The Philosophy of Minimum Viable Productivity
The MVP System is inspired by the concept of a Minimum Viable Product from software development. In that context, it’s the most basic version of a product that can be released to gather validated learning. Applied to personal productivity, it means building the most straightforward system capable of capturing your commitments, organizing your time, and directing your focus. The core philosophy is one of iterative refinement: you start with a foundational, almost embarrassingly simple setup and only add complexity when you repeatedly encounter a specific, genuine limitation.
This approach directly counters productivity system overload, the paralyzing state of having too many tools, lists, and inboxes vying for your attention. The friction of maintaining a complex system often becomes the very obstacle to getting things done. The MVP philosophy prioritizes action over planning, clarity over completeness, and sustainability over novelty. Your energy should be spent on your work, not on managing the system designed to manage your work.
The Four Non-Negotiable Core Components
Any functional productivity system must handle four universal jobs: capturing inputs, tracking actions, scheduling time, and maintaining direction. The MVP System distills this to four essential components, each with a strict "one-tool" rule to prevent fragmentation.
- A Single Capture Tool: This is your brain’s external hard drive. Its sole purpose is to get every commitment, idea, or task out of your head and into a trusted, centralized location the moment it occurs. The tool itself is less important than the rule: you must have only one primary capture tool. This could be a physical notebook you carry everywhere, a notes app on your phone, or a specific digital tool. The critical habit is the immediate capture of anything that demands future action or thought, freeing your mind from the task of remembering.

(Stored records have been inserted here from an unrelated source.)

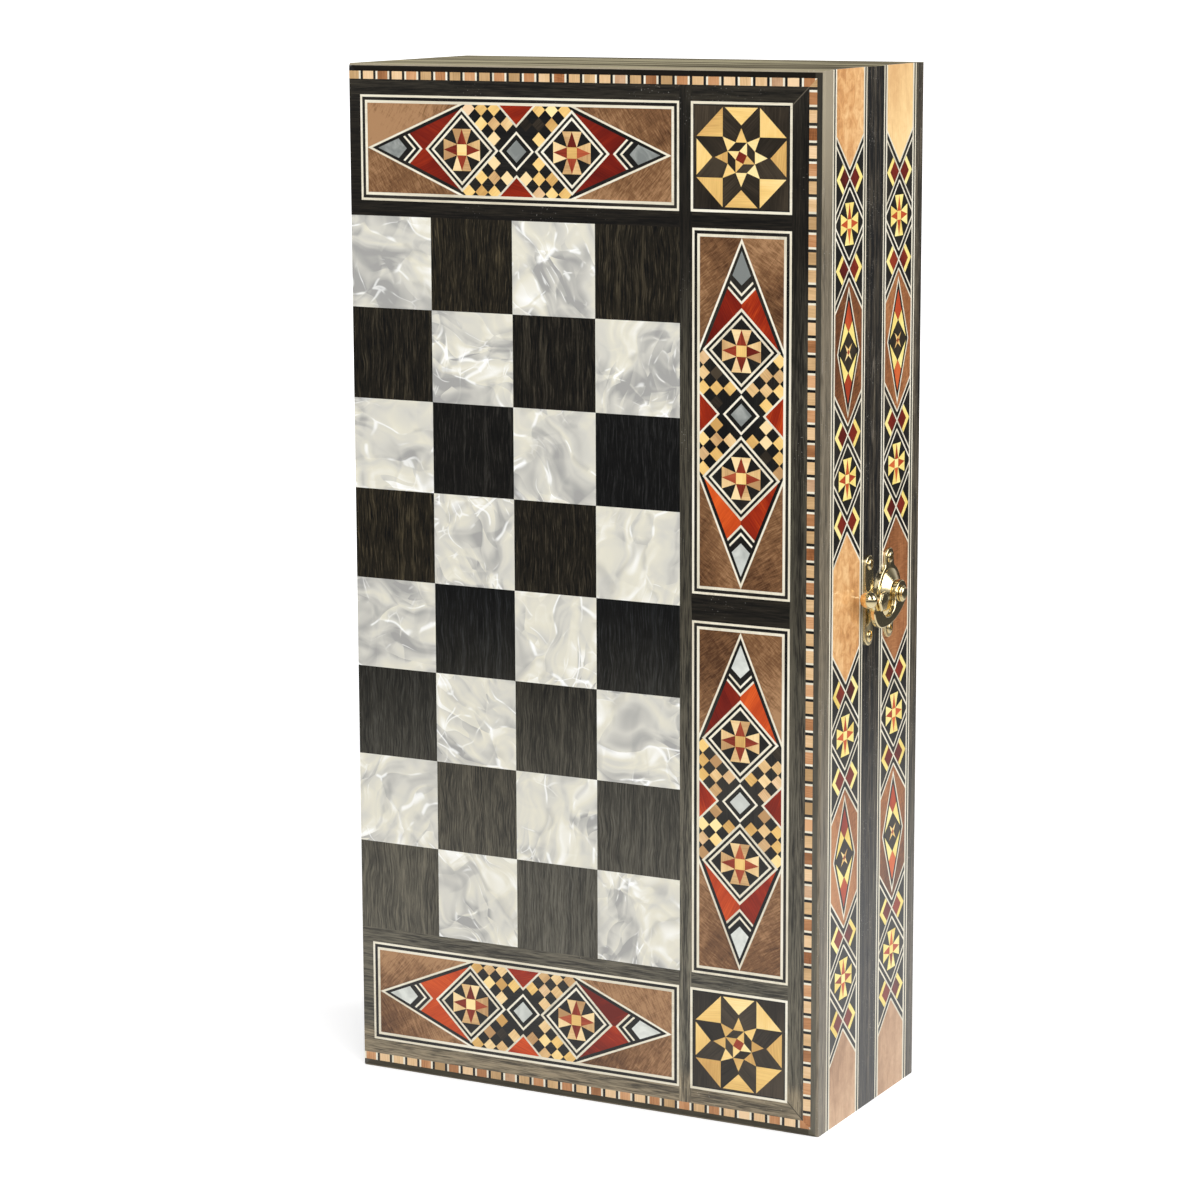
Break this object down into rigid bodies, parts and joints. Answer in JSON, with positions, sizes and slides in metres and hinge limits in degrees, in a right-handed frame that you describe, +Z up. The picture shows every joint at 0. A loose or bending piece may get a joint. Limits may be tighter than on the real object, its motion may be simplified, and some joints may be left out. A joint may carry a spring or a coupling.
{
  "type": "folding chess and backgammon case",
  "caption": "Folding chess and backgammon case: two equal hinged trays with inlaid half boards outside, playing points inside, and a swing-hook clasp.",
  "frame": {"origin": "centre of the foot on the seam between the two trays, the case closed and stood on one short end", "axes": "+Z up along the case's length; X across its width, hinges at -X and clasp at +X; Y through its thickness, front tray at -Y"},
  "size_m": [0.2635, 0.115, 0.5],
  "materials": {
    "dark_wood": "dark rosewood under gloss lacquer",
    "plywood": "plain board, hidden",
    "pearl": "pearl, under gloss lacquer",
    "banding": "block banding under gloss lacquer",
    "walnut": "figured walnut under gloss lacquer",
    "white_wood": "pale stringing under gloss lacquer",
    "yellow_wood": "yellow maple under gloss lacquer",
    "red_wood": "padauk under gloss lacquer",
    "burl": "orange burl under gloss lacquer",
    "lining_wood": "satin lacquer",
    "brass": "polished"
  },
  "bodies": {
    "front_half": {"front_hinge_rail": "dark_wood", "front_latch_rail": "dark_wood", "front_top_rail": "dark_wood", "front_bottom_rail": "dark_wood", "front_face_board": "plywood", "front_pearl_squares": "pearl", "front_dark_squares": "dark_wood", "front_face_margins": "dark_wood", "front_block_banding": "banding", "front_walnut_fields": "walnut", "front_stringing": "white_wood", "front_dark_inlays": "dark_wood", "front_maple_inlays": "yellow_wood", "front_padauk_inlays": "red_wood", "front_pearl_inlays": "pearl", "front_side_fields": "burl", "front_side_ribbons": "white_wood", "front_side_dark": "dark_wood", "front_side_motifs": "yellow_wood", "front_lining": "lining_wood", "front_light_points": "yellow_wood", "front_dark_points": "walnut", "front_hinge_leaves": "brass", "catch_plate": "brass", "catch_stud": "brass"},
    "back_half": {"back_hinge_rail": "dark_wood", "back_latch_rail": "dark_wood", "back_top_rail": "dark_wood", "back_bottom_rail": "dark_wood", "back_face_board": "plywood", "back_pearl_squares": "pearl", "back_dark_squares": "dark_wood", "back_face_margins": "dark_wood", "back_block_banding": "banding", "back_walnut_fields": "walnut", "back_stringing": "white_wood", "back_dark_inlays": "dark_wood", "back_maple_inlays": "yellow_wood", "back_padauk_inlays": "red_wood", "back_pearl_inlays": "pearl", "back_side_fields": "burl", "back_side_ribbons": "white_wood", "back_side_dark": "dark_wood", "back_side_motifs": "yellow_wood", "back_lining": "lining_wood", "back_light_points": "yellow_wood", "back_dark_points": "walnut", "back_hinge_leaves": "brass", "hook_plate": "brass", "hook_pivot": "brass"},
    "swing_hook": {"swing_hook": "brass"}
  },
  "joints": [
    {"name": "tray_hinge", "type": "hinge", "parent": "front_half", "child": "back_half", "pos_m": [-0.1253, 0, 0.25], "axis": [0, 0, 1], "range_deg": [0, 180]},
    {"name": "hook_swing", "type": "hinge", "parent": "back_half", "child": "swing_hook", "pos_m": [0.125, 0.019, 0.25], "axis": [1, 0, 0], "range_deg": [0, 180]}
  ]
}
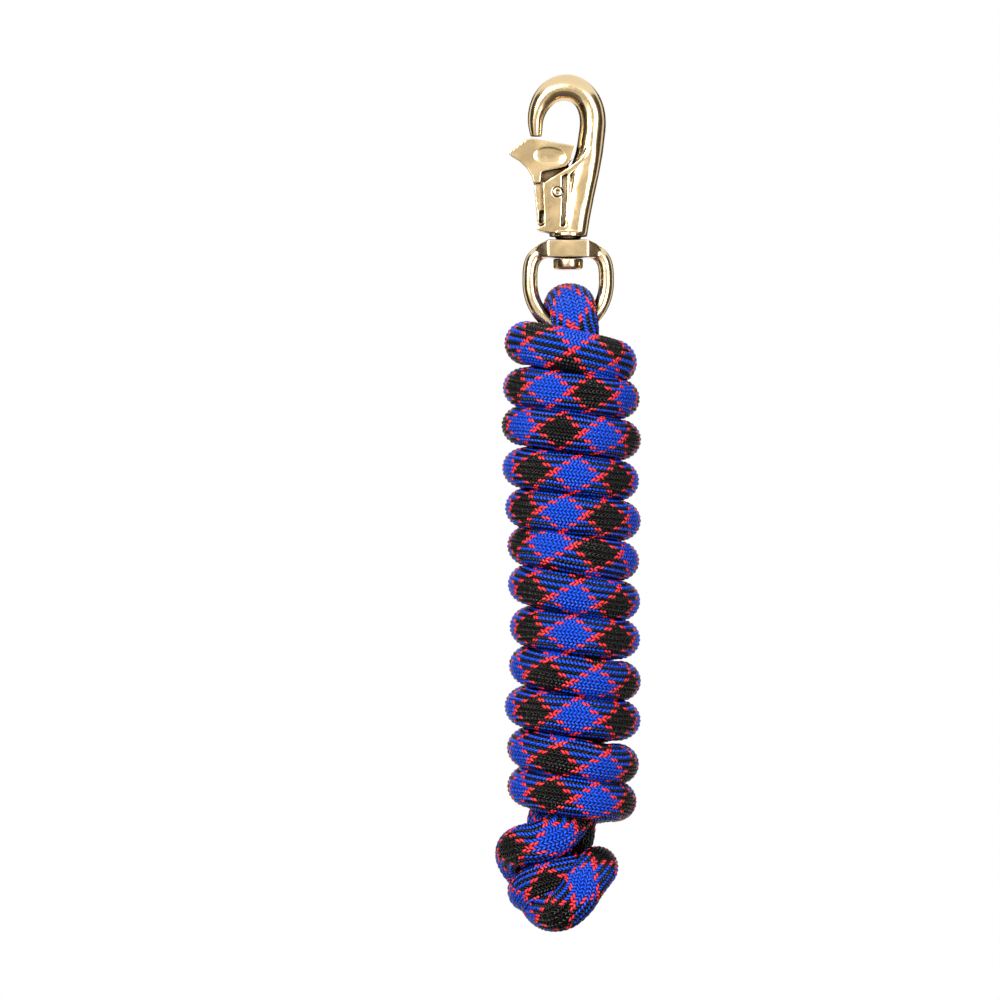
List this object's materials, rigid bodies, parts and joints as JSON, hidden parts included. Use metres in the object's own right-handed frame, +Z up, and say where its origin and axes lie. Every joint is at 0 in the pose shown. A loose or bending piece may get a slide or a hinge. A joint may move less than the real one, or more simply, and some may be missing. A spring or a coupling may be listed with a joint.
{
  "type": "lead rope",
  "caption": "Horse lead rope: a sprung trigger snap with a swivel eye on a thick braided rope, wound into a hank with a stopper knot and stored hanging from its hook.",
  "frame": {"origin": "the hook's inner saddle on the swivel's axis, where the rope hangs from whatever the hook is put over", "axes": "+Z up along the swivel's axis, +X to the right seen from the front, the trigger's spur towards -X, +Y to the back"},
  "size_m": [0.0669, 0.0752, 0.3873],
  "materials": {
    "gold_plate": "mirror polished plating",
    "spring_steel": "drawn",
    "braid": "braided polypropylene, blue and black with red tracers",
    "twine": "waxed whipping twine"
  },
  "bodies": {
    "snap": {"snap_body": "gold_plate", "trigger_pin": "spring_steel", "trigger_spring": "spring_steel", "swivel_stud": "gold_plate"},
    "trigger": {"trigger": "gold_plate"},
    "swivel_eye": {"swivel_eye": "gold_plate"},
    "rope": {"rope_eye_loop": "braid", "eye_seizing": "twine", "rope_hank": "braid", "rope_bight": "braid", "rope_tail": "braid", "rope_knot": "braid"}
  },
  "joints": [
    {"name": "trigger_hinge", "type": "hinge", "parent": "snap", "child": "trigger", "pos_m": [-0.0049, 0, -0.042], "axis": [0, -1, 0], "range_deg": [0, 58], "stiffness_Nm_per_rad": 0.06, "springref_deg": -28.65, "deforming": ["trigger_spring"]},
    {"name": "swivel_turn", "type": "hinge", "parent": "snap", "child": "swivel_eye", "pos_m": [0, 0, -0.0675], "axis": [0, 0, 1], "continuous": true},
    {"name": "rope_swing", "type": "hinge", "parent": "swivel_eye", "child": "rope", "pos_m": [0, 0, -0.1033], "axis": [1, 0, 0], "range_deg": [-8, 8]}
  ]
}
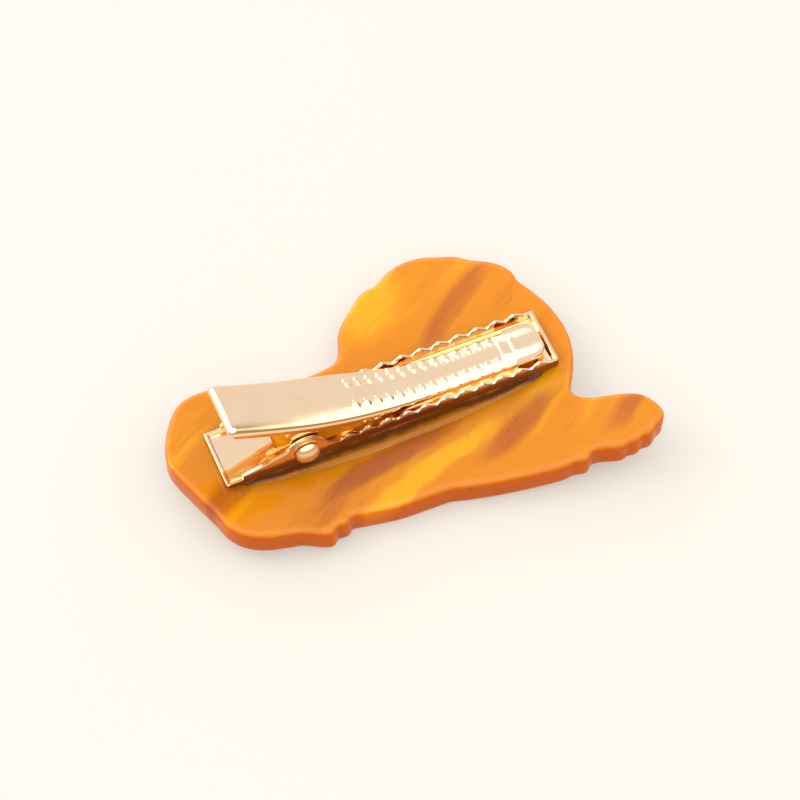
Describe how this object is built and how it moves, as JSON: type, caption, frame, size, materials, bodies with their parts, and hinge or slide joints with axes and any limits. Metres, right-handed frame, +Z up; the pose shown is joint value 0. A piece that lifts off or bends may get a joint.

- A Master Task List: This is where captured items go to be processed and organized. It is a single, definitive list of every actionable item you need to do. In the MVP System, this list should be simple and flat to start—avoid complex project hierarchies or context tags initially. The key is that you review this list regularly (at least daily) to decide what to work on. Each item should be a concrete, physical next action (e.g., "Draft email to client re: Q3 proposal" not "Client project").
- A Calendar: Your calendar is sacred ground; it is for when things happen. In the MVP framework, the calendar holds only two types of entries: time-specific actions (meetings, appointments) and time-blocked work (dedicated periods for focused effort on a task from your master list). This strict definition prevents the calendar from becoming a wish list and protects your most valuable asset: focused time.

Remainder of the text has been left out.